● Goal of the exercise:
Begin at the line containing "Write the build123d" in the entries below and end at the line containing "felt_window_clearance = 0.3"; transcribe that range exactly and nothing outside it.

● Given entries:
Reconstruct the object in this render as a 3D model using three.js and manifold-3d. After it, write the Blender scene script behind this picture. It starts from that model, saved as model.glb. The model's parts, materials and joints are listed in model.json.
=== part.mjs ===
* * *
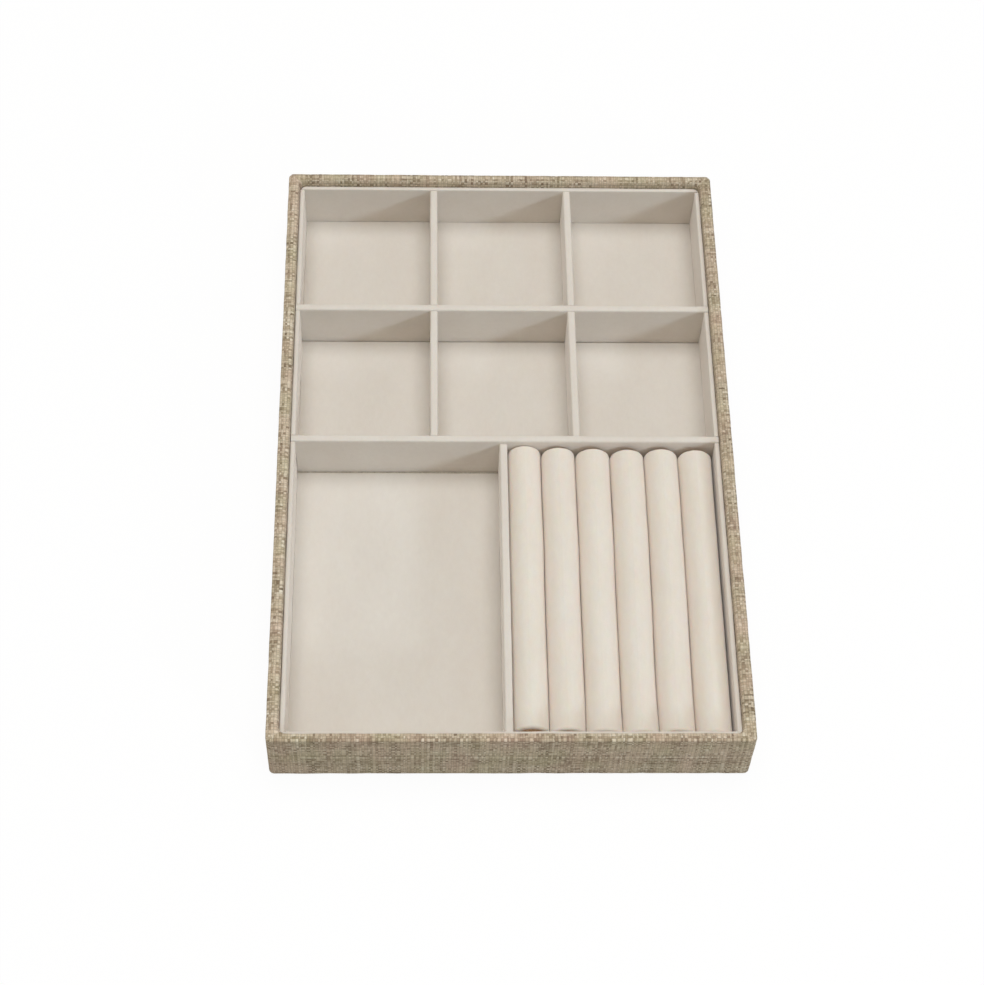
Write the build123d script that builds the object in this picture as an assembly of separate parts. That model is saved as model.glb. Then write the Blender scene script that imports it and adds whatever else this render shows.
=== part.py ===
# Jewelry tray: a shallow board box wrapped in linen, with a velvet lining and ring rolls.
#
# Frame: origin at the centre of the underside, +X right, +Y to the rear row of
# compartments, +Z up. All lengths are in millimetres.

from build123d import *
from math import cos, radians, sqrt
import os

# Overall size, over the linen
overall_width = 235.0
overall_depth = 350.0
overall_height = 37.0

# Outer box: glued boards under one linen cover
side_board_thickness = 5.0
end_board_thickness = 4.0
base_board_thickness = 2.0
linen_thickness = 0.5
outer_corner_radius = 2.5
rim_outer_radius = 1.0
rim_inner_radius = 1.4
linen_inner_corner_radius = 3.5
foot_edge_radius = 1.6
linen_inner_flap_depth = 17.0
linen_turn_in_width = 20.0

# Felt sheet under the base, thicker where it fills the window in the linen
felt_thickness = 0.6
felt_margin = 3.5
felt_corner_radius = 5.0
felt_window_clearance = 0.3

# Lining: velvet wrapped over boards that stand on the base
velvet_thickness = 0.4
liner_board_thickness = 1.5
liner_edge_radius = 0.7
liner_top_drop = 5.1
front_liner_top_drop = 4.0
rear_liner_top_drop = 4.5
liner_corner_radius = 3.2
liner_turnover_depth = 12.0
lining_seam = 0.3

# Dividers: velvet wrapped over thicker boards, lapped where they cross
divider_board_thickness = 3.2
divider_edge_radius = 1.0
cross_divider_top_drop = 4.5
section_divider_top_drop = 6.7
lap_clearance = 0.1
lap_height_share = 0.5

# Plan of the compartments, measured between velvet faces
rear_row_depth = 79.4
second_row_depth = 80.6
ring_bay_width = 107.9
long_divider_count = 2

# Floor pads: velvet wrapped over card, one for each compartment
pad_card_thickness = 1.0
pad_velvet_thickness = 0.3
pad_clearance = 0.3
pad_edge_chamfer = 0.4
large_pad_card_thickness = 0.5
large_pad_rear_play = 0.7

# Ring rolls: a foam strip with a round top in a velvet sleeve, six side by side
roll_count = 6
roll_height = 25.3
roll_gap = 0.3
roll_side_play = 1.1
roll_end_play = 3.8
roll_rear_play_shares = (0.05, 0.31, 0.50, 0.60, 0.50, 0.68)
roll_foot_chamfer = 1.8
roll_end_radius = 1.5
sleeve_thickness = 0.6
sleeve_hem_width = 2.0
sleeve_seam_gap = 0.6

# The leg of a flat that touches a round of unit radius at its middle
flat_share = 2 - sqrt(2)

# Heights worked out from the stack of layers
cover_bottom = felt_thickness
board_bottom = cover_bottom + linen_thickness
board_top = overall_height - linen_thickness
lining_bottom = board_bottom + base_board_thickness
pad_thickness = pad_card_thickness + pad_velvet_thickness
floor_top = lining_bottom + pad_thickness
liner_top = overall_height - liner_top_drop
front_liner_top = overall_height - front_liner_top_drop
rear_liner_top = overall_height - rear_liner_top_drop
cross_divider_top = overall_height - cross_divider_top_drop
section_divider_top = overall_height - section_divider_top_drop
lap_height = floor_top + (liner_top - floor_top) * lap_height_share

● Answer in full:
Write the build123d script that builds the object in this picture as an assembly of separate parts. That model is saved as model.glb. Then write the Blender scene script that imports it and adds whatever else this render shows.
=== part.py ===
# Jewelry tray: a shallow board box wrapped in linen, with a velvet lining and ring rolls.
#
# Frame: origin at the centre of the underside, +X right, +Y to the rear row of
# compartments, +Z up. All lengths are in millimetres.

from build123d import *
from math import cos, radians, sqrt
import os

# Overall size, over the linen
overall_width = 235.0
overall_depth = 350.0
overall_height = 37.0

# Outer box: glued boards under one linen cover
side_board_thickness = 5.0
end_board_thickness = 4.0
base_board_thickness = 2.0
linen_thickness = 0.5
outer_corner_radius = 2.5
rim_outer_radius = 1.0
rim_inner_radius = 1.4
linen_inner_corner_radius = 3.5
foot_edge_radius = 1.6
linen_inner_flap_depth = 17.0
linen_turn_in_width = 20.0

# Felt sheet under the base, thicker where it fills the window in the linen
felt_thickness = 0.6
felt_margin = 3.5
felt_corner_radius = 5.0
felt_window_clearance = 0.3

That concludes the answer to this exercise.